Well, it certainly doesn't make sense to *me*, whether it's in the
disguise of XML or Lisp.
Give me a well-crafted set of library routines, and I'll drop
domain-specific languages any day... (yes they can be useful, and they
are nearly indispensable when giving marginally programming-literate a
language that they can program in - but for any serious project, there's
almost inevitably a seam between the DSL and the base language, or the
DSL and another DSL, so the application programmer needs to know not
just the DSL but the base language, too - and at that point, I don't see
much of an advantage anymore.)
Regards,
Jo
Oliver Bandel
...well... really seems to be interesting... :)
I may try it also. :)
(Even if I - for myself - prefer systemy like Linux and Unix-systems,
OCaml's binaries for M$ Win. have the advantage that I could also
use my scripts on computers that are not mine (which means, that
this has an advantage in a job-setting, where I can't change the
environment like Operating System. MLTon does not seem to have
Win-standalone binaries?! And has it a module system, similar to
OCaml's?...well, I might see, if I explore the mlton-pages, but if you
know it, you may answer, please.)
Ciao,
Oliver
Oliver Bandel
I doubt you can re-program a well written DSL with a common programming
language in a way that it makes sense. This would be stupid in most
cases. You would have to use too much time, and also would have the
problems of any software development. You would re-invent the wheel
while driving with your car through the valley.
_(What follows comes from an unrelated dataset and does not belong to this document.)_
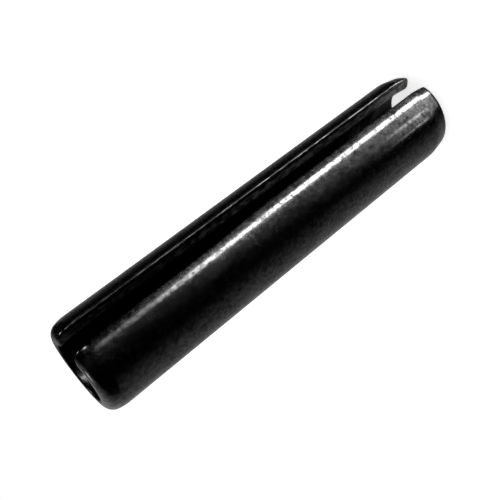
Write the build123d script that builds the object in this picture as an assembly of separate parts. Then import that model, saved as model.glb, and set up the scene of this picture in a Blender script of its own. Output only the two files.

Or would you prefer using a common programming language instead
of using specialized tools like TeX/LaTeX, m4, gnuplot, graphviz,
SQL-databases, make, metapost, R, matlab/mathematica/..., postscript
and the many other tools around ?!
I also doubt, that Lisp would be the ultimate tool to implement
such languages, even if I think it will be very powerful here.
But other FPLs are also powerful and has their advantages.
(But I'm not a Lisp-er (but maybe one day I would try it... if the
necessary literature is available again (and I have some leisure to
learn it).)
Ciao,
Oliver
Carsten Varming
Well... it has the Standard ML module system.
It is described in Harpers book:
http://www.cs.cmu.edu/~rwh/smlbook/online.pdf
Ketil Malde
>> http://shootout.alioth.debian.org/gp4sandbox/benchmark.php?test=all&lang=mlton&lang2=ghc
> I have seen this, and been impressed.
One thing the shootout doesn't tell you is the effort spent to achieve
the results. I know some of the Haskell benchmarks deserve a
"closed course - professional driver" subtext (you can see some of the
development process at the haskell wiki). In all likelyhood, many
other benchmarks haven't received the same level of attention.
(The flip side of the coin is that in those cases you either have a
very small community, or one that doesn't care about performance. Or
one where the programmers are in such demand that they have no time
for toys like the shootout :-)
Anyway - the important message is that it is certainly *possible* to
optimize Haskell programs. In many ways, that is all you need, you
can quickly write a working and correct, but possibly inefficient
prototype, and then apply optimization efforts where it counts.
-k
--
If I haven't seen further, it is by standing in the footprints of giants
Torben Ægidius Mogensen
There are several things that a DSL can do that you can't get from a
set of library routines, no matter how well crafted:
- A syntax designed for the problem domain.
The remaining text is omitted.